▸ Task to complete
Print again only this span: the line with "role] = switch_plunger(key_centres[index])", the line with "if empty is", and all lines between them, exactly as given.

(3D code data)
════

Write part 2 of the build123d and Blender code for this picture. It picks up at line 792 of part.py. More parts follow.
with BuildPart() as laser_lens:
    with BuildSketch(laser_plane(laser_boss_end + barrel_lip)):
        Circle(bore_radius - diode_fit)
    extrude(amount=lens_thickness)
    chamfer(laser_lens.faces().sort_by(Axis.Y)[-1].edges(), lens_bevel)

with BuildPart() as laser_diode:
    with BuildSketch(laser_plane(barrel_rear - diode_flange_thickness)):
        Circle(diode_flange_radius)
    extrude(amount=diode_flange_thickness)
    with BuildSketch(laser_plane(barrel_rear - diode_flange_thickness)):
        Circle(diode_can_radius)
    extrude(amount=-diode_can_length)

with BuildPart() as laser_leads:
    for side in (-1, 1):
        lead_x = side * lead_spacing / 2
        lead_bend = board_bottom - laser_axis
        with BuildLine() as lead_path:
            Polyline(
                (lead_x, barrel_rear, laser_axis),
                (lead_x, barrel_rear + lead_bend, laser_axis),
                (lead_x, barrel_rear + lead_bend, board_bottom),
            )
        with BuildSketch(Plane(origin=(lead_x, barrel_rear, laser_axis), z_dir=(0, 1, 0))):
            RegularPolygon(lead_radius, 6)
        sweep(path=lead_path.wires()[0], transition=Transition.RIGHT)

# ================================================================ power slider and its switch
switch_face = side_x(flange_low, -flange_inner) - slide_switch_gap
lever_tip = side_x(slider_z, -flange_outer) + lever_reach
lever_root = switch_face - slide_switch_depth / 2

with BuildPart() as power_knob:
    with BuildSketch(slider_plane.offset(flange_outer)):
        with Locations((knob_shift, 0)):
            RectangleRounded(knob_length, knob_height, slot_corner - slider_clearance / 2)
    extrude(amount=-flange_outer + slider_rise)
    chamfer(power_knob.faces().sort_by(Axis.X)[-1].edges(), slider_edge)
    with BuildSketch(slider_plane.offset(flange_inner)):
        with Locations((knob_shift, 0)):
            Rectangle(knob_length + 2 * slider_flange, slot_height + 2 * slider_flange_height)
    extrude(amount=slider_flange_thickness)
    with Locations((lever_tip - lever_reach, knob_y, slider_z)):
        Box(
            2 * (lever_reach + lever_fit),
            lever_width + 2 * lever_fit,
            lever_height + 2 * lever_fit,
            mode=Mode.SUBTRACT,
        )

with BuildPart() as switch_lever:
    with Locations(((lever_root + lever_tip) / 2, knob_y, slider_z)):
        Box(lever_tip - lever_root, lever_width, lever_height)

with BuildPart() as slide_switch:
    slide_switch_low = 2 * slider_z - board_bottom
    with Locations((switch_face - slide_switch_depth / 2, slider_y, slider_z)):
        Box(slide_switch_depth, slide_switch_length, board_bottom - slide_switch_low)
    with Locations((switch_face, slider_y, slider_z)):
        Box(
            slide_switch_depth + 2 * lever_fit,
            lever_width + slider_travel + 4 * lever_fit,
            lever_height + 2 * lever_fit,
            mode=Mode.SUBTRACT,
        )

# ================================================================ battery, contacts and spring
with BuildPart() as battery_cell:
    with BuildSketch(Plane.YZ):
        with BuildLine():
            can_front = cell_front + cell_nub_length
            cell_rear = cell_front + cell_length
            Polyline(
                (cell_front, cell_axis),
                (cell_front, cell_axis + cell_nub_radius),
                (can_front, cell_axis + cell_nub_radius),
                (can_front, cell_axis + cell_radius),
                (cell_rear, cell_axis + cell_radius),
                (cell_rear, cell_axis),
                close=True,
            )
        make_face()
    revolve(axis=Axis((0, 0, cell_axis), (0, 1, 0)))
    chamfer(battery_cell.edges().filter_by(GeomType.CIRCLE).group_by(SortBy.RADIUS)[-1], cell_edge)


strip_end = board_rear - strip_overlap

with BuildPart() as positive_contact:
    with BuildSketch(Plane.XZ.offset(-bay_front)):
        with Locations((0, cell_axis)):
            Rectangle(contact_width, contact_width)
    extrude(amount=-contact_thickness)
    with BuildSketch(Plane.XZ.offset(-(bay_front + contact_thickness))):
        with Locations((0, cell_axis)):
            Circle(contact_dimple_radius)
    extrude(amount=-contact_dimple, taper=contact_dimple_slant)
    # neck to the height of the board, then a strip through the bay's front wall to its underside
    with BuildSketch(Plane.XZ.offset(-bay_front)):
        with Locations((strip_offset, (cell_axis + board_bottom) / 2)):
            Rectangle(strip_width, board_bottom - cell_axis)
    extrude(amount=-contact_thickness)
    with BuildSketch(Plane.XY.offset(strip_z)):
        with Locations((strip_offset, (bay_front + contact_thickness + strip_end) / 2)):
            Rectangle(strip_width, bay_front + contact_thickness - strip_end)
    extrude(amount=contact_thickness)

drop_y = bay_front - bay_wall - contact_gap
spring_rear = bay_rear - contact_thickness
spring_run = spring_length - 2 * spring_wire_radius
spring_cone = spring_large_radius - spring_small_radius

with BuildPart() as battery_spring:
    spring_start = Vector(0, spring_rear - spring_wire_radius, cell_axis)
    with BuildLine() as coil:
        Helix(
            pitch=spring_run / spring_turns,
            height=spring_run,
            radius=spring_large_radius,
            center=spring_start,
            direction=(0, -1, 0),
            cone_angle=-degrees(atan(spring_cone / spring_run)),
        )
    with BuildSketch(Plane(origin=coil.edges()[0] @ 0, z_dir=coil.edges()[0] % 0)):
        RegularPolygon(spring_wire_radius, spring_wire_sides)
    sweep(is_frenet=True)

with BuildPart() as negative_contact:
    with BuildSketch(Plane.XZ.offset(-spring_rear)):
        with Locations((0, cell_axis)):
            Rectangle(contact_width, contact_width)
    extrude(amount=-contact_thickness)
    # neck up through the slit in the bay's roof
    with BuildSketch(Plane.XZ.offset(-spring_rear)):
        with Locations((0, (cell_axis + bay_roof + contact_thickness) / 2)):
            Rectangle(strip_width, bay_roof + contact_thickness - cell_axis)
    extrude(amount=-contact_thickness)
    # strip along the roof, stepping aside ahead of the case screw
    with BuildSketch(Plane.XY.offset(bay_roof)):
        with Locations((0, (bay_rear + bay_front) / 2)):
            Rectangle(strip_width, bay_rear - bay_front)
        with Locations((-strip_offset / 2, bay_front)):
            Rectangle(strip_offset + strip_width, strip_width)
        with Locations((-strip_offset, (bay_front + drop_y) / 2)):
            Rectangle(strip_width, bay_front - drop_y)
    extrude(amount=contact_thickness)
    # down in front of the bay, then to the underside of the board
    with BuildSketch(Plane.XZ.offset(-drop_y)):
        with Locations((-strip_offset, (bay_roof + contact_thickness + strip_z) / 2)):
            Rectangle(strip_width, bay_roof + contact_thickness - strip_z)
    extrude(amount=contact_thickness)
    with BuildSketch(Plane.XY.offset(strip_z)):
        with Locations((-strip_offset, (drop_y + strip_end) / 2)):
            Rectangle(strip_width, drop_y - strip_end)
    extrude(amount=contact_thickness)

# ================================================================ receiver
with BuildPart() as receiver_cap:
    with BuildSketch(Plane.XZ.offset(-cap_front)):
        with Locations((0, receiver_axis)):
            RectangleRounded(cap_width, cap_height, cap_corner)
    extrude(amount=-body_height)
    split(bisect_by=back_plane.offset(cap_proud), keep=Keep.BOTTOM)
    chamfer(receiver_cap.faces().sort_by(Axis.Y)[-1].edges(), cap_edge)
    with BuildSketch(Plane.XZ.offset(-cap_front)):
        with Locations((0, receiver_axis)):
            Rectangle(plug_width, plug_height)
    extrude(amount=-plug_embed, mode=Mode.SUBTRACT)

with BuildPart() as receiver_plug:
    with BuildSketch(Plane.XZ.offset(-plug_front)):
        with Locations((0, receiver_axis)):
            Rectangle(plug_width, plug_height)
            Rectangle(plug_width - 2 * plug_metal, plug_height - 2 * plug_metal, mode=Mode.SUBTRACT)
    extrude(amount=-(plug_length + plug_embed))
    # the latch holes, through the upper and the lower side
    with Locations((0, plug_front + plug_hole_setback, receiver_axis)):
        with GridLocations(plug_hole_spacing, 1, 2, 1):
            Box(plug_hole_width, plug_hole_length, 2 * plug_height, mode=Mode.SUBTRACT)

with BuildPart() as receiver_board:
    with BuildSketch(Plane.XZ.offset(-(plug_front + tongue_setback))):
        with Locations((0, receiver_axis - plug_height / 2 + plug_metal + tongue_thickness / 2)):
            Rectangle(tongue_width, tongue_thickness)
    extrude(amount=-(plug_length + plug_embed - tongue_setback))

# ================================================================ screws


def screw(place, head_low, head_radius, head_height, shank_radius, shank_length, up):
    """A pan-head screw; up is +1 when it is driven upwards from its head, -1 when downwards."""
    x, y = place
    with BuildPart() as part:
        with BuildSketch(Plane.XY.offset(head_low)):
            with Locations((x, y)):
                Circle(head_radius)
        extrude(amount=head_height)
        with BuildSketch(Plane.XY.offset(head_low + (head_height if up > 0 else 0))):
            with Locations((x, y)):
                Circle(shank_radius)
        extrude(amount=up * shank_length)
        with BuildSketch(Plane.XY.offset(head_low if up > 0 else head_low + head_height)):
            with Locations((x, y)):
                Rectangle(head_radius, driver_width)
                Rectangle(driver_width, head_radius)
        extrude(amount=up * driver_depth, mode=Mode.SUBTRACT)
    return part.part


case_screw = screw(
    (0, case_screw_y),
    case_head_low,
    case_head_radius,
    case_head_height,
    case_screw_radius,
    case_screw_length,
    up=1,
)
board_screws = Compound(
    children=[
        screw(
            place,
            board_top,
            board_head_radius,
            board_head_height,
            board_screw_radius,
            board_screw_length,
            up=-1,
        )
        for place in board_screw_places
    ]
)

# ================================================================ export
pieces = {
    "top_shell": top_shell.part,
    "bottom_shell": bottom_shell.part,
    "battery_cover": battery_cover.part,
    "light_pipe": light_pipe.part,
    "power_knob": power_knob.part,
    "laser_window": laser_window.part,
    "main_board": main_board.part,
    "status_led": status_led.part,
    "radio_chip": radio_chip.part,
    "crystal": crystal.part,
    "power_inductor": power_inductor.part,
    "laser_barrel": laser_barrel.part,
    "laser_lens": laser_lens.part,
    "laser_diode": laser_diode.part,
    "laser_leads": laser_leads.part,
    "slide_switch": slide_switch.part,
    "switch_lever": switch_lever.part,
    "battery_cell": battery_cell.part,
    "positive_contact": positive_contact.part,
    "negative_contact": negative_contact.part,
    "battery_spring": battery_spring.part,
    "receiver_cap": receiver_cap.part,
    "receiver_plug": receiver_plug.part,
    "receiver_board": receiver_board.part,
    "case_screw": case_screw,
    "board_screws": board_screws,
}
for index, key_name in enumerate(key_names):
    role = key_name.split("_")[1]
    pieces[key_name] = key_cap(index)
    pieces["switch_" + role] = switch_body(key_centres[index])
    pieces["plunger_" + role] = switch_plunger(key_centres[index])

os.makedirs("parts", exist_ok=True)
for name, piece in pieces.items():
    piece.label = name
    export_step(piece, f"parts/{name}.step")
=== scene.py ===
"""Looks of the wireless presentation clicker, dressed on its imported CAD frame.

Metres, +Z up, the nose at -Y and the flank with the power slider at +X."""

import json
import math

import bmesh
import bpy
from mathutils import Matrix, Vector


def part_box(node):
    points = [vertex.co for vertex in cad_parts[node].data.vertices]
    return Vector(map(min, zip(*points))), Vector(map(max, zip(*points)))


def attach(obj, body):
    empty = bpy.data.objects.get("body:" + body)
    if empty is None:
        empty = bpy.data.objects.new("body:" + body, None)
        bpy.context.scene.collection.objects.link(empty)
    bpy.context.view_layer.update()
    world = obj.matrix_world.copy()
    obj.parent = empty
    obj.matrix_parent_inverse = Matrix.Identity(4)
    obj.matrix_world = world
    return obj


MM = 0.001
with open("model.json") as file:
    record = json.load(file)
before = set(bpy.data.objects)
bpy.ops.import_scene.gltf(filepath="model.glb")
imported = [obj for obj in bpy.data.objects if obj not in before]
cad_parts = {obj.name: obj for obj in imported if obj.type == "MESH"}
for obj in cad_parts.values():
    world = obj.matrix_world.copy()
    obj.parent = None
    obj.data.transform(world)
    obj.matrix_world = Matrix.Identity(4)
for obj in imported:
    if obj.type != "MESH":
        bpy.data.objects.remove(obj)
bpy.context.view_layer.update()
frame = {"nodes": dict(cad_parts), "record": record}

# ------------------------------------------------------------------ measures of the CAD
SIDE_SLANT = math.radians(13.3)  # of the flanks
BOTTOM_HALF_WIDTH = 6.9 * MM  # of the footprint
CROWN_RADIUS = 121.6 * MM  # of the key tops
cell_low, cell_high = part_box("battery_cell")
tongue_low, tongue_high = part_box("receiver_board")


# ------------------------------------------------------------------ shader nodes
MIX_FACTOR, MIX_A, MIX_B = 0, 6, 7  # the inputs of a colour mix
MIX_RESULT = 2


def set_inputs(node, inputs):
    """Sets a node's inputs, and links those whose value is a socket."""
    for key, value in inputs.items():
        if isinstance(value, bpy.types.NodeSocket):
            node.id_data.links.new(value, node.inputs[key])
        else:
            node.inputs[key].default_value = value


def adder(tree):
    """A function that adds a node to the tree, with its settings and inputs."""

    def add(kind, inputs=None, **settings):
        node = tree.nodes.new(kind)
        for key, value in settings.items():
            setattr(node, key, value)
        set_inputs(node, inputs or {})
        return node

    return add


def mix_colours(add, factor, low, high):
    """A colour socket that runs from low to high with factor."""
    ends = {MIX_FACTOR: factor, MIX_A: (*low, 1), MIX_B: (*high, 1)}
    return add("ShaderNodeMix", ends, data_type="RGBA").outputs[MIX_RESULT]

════

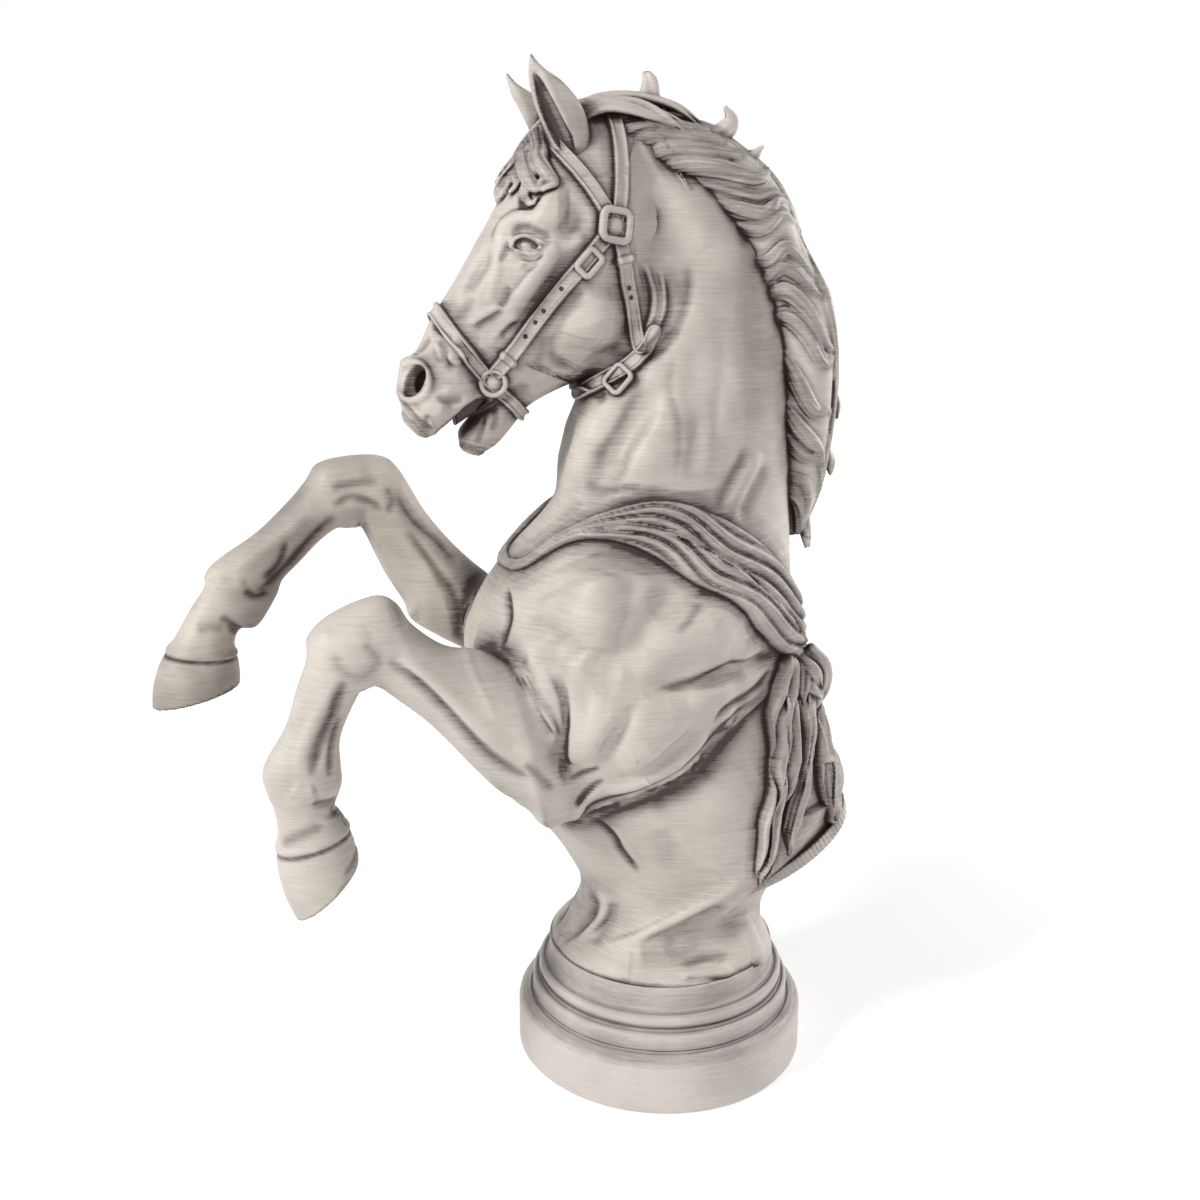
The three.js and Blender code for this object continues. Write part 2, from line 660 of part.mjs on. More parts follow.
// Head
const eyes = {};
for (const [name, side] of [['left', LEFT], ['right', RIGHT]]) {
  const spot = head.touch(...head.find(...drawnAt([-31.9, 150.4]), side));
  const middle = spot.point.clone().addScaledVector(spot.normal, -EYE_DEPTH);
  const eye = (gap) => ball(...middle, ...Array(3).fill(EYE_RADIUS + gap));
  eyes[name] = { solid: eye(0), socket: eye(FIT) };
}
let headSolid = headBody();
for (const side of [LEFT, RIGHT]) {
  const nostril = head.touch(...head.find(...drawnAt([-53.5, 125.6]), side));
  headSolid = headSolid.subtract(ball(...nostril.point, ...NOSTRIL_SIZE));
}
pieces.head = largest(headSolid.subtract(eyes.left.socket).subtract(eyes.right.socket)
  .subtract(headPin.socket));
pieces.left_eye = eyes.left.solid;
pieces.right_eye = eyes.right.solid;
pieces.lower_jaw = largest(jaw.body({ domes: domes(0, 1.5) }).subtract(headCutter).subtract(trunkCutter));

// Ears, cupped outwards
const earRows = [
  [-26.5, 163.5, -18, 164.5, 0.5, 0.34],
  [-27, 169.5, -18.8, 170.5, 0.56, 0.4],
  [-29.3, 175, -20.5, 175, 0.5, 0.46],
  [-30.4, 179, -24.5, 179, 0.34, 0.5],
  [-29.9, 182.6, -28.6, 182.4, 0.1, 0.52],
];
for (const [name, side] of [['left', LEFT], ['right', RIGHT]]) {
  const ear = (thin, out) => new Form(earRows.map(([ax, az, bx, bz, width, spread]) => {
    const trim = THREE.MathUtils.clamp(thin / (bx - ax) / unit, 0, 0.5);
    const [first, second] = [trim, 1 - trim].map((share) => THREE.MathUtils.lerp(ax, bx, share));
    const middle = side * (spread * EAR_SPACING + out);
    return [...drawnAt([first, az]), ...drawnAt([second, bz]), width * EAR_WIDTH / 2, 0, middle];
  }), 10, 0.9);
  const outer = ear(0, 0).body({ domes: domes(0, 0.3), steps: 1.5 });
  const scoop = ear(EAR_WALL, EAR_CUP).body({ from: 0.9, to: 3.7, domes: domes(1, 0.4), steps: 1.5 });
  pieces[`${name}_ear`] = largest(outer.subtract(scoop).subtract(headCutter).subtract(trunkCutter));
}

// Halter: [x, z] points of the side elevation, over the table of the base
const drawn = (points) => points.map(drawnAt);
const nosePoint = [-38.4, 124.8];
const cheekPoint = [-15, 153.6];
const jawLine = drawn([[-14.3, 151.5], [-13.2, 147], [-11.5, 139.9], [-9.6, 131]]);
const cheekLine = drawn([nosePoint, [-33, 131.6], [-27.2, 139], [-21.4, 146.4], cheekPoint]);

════

▸ Answer to this task
    pieces["plunger_" + role] = switch_plunger(key_centres[index])

os.makedirs("parts", exist_ok=True)
for name, piece in pieces.items():
    piece.label = name
    export_step(piece, f"parts/{name}.step")
=== scene.py ===
"""Looks of the wireless presentation clicker, dressed on its imported CAD frame.

Metres, +Z up, the nose at -Y and the flank with the power slider at +X."""

import json
import math

import bmesh
import bpy
from mathutils import Matrix, Vector


def part_box(node):
    points = [vertex.co for vertex in cad_parts[node].data.vertices]
    return Vector(map(min, zip(*points))), Vector(map(max, zip(*points)))


def attach(obj, body):
    empty = bpy.data.objects.get("body:" + body)
    if empty is None:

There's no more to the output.